民家はたくさんあるのに、スミオと父親以外、人が全くいないのだ。
スミオもそれには気付いており、しかしどうしようもないからただただ父親と2人で日々を過ごしているのだという。

雨が常に降っていて、スミオたちしかいない村。
それまではただの夢だと思っていた千波だったが、この不思議な体験はつまり、現実世界とリンクしているんだという答えを導き出す。

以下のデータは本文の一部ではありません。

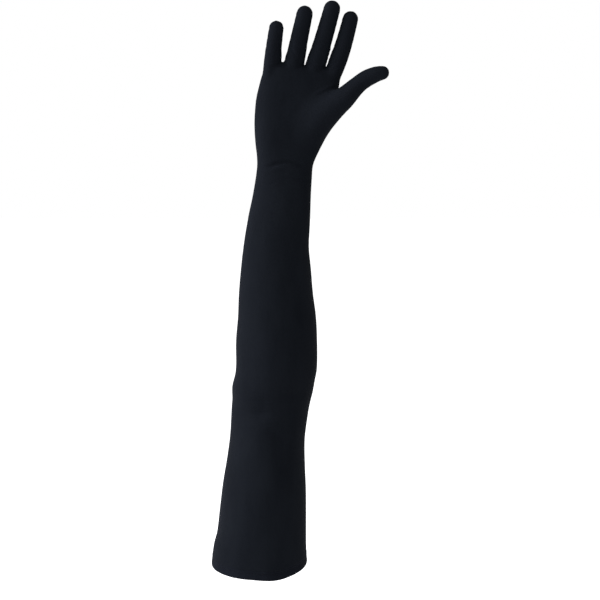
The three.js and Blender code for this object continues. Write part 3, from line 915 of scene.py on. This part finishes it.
line, line_out = (part[0] for part in hem_places([STITCH_HEIGHT], LINE_POINTS))
steps = np.linalg.norm(np.roll(line, -1, axis=0) - line, axis=1)
run = np.r_[0, np.cumsum(steps)]
stitch_count = int(run[-1] / STITCH_PITCH)
stitches = []
for k in range(stitch_count):
    at = int(np.searchsorted(run, k * run[-1] / stitch_count)) % len(line)
    along = line[(at + 2) % len(line)] - line[at - 2]
    along /= np.linalg.norm(along)
    outwards = line_out[at]
    upwards = np.cross(outwards, along)
    points, faces = capsule(STITCH_LENGTH * rng.uniform(*LENGTH_RANGE), THREAD_RADIUS)
    lean = rng.normal(*STITCH_LEAN)
    points = points @ np.array([along + lean * upwards, upwards, outwards])
    stitches.append((sagged(points + line[at] - STITCH_SINK * outwards), faces))
thread = smooth_object("hem_stitches", *joined(stitches))
print(stitch_count, "stitches,", round(run[-1]), "mm round the hem")

# %% [markdown]
# ## The seam allowance
#
# Inside the sleeve, the two edges of cloth are overlocked together in a narrow ridge that lies
# flat against the back panel. It shows when one looks up into the opening, so it is built there
# as a flattened cord with a scalloped edge, where the overlock thread bites.

# %% Ridges inside the sleeve
RIDGE_WIDTH, RIDGE_THICK, RIDGE_SIDES = 4.2, 1.1, 14
RIDGE_FROM, RIDGE_TO, RIDGE_STEP = 12.5, 418, 0.75
RIDGE_ASIDE = 0.4              # from the seam's line to the ridge's near edge
RIDGE_CLEAR = 0.1
RIDGE_TURN = 0.12              # how much its inner face turns towards the palm side
BITE, BITE_PITCH, BITE_SWELL = 0.28, 2.4, 0.2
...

母親に起こされて目覚める千波。自分の世界に戻ってきたのだ。
千波は寝ぼけてスミオの名前を出す。すると母親の表情が変化した。

どうやら千波の母親はスミオのことを知っているようだ。
そして千波からの話を聞いた時に「村のことは何も覚えていない」と言った、祖母。
祖母も実はスミオのことを知っていた。さらにここで「竜巳」という男性が登場。
この『水域』という物語は、ここから核心に迫っていく。

このあとのストーリー展開はご自身で読んで頂くとして、察しの良い方ならもう気付かれたかもしれない。
「日照り」「給水制限」「川」「雨」「村」などのキーワードから連想できる言葉。
あえて書かないが、それが物語の重要ポイントである。
「それ」に振り回される人々の暮らし。考え。人生。
ファンタジー色は強いが、どこか薄暗い時代背景が見えてくる。

漆原作品は、語弊があるかもしれないがその「薄暗さ」こそ魅力ではないかと思う。
タイトルにも書いたが、背中がぞわぞわしてしまう。ただ、感動物語ではなく、ホラーの怖さでもない。
言うなれば神秘、幻想。
人間が触れてもいいものではない領域を、克明に描いているように感じる。
彼女の作品が好きな人なら、分かって頂ける話ではないだろうか。
この『水域』でもそれが存分に味わえるのだ。

上下巻という、漫画の中では短い部類のこの作品だが、その深みはとんでもない。
まるで自分が水の底に沈んでしまったような感覚を覚える。